JUAN GONZALEZ: A startling new report has predicted the subprime mortgage crisis will cause people of color to lose up to $213 billion, leading to the greatest loss of wealth in modern US history.

The figure appears in a new report from United for a Fair Economy called “Foreclosed: The State of the Dream 2008.” The group accuses mortgage lenders of deliberately targeting the poor and people of color with high-cost loans.

According to federal data, people of color are more than three times more likely to have subprime loans. High-cost loans account for 55% of loans to African Americans, but only 17% of loans to whites.

AMY GOODMAN: Dedrick Muhammad is co-author of the report, senior organizer and research associate at the Institute for Policy Studies, former coordinator of the Racial Wealth Gap project at United for a Fair Economy, joining us from Washington, D.C.

Dedrick Muhammad, welcome to Democracy Now! Talk about your findings.

DEDRICK MUHAMMAD: Yes, Amy. Well, thank you for having me.

And I think in this time of — where there’s a lot of discussion about politics, what we are trying to reveal and what we think will be revealed over the next few years, just as Katrina a few years ago revealed the great wealth divide and how racialized this wealth divide is in this country, we’re going to see the subprime crisis do similar things.
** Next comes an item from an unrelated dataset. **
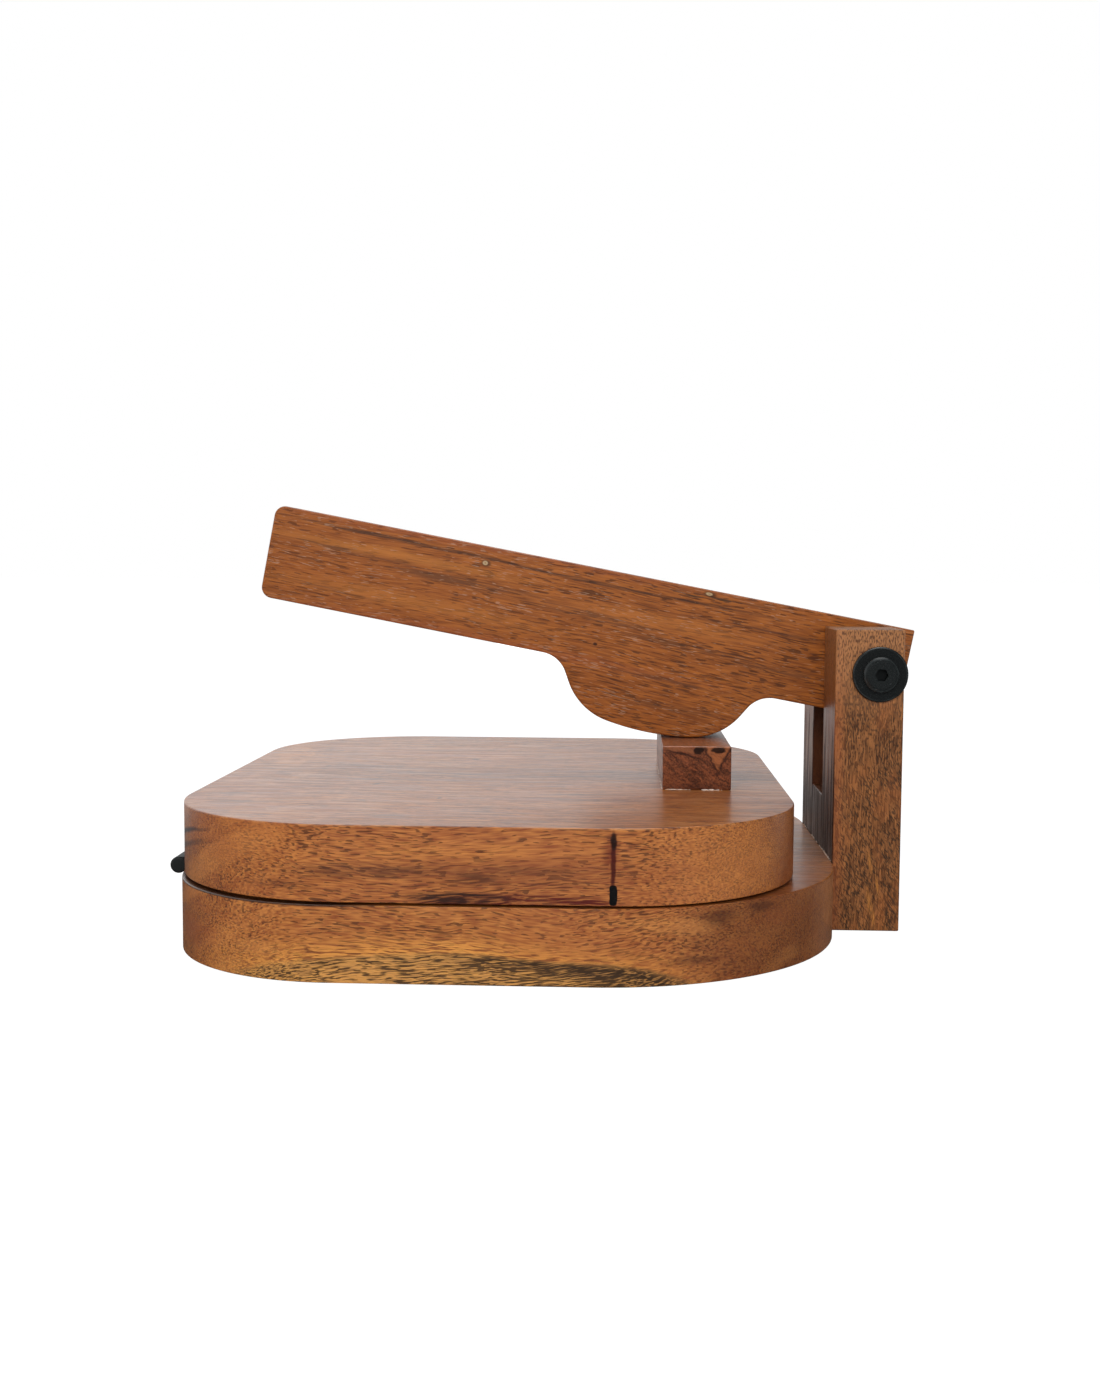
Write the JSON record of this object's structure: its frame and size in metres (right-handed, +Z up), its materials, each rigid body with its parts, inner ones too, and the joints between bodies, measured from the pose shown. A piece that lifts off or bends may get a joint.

As African Americans, Latino Americans, in particular, we’re trying to become homeowners, which is the number one source of wealth for most Americans. We see private companies taking advantage of African Americans and Latinos, putting them into loans that they could not afford, which will, in fact, actually take away the little wealth that African Americans and Latinos have been able to develop over these last thirty, forty years.

JUAN GONZALEZ: Now, the City of Baltimore recently filed a lawsuit related to some of this discrimination, didn’t they?

DEDRICK MUHAMMAD: Yes. Yes, sir. Yes, Juan. We had been in some contact actually with Mayor Dixon’s office, and what we’re seeing is that cities — and we’re going to see that states — around the country are going to realize what a dramatic effect it’s going to have on their areas, as well, because with the decrease in home value that is part of this subprime crisis, the subprime crisis is going to lead to mass foreclosures in many areas — Baltimore, D.C., in Michigan, as well, Nevada. It’s one of the — Las Vegas is one of the highest foreclosure rates. It’s bringing down the prices of homes substantially. And what that means is that property taxes are going down, so now cities and states are going to have less revenue to provide services to the people of those areas.

AMY GOODMAN: Cleveland, the mayor there also has filed suit.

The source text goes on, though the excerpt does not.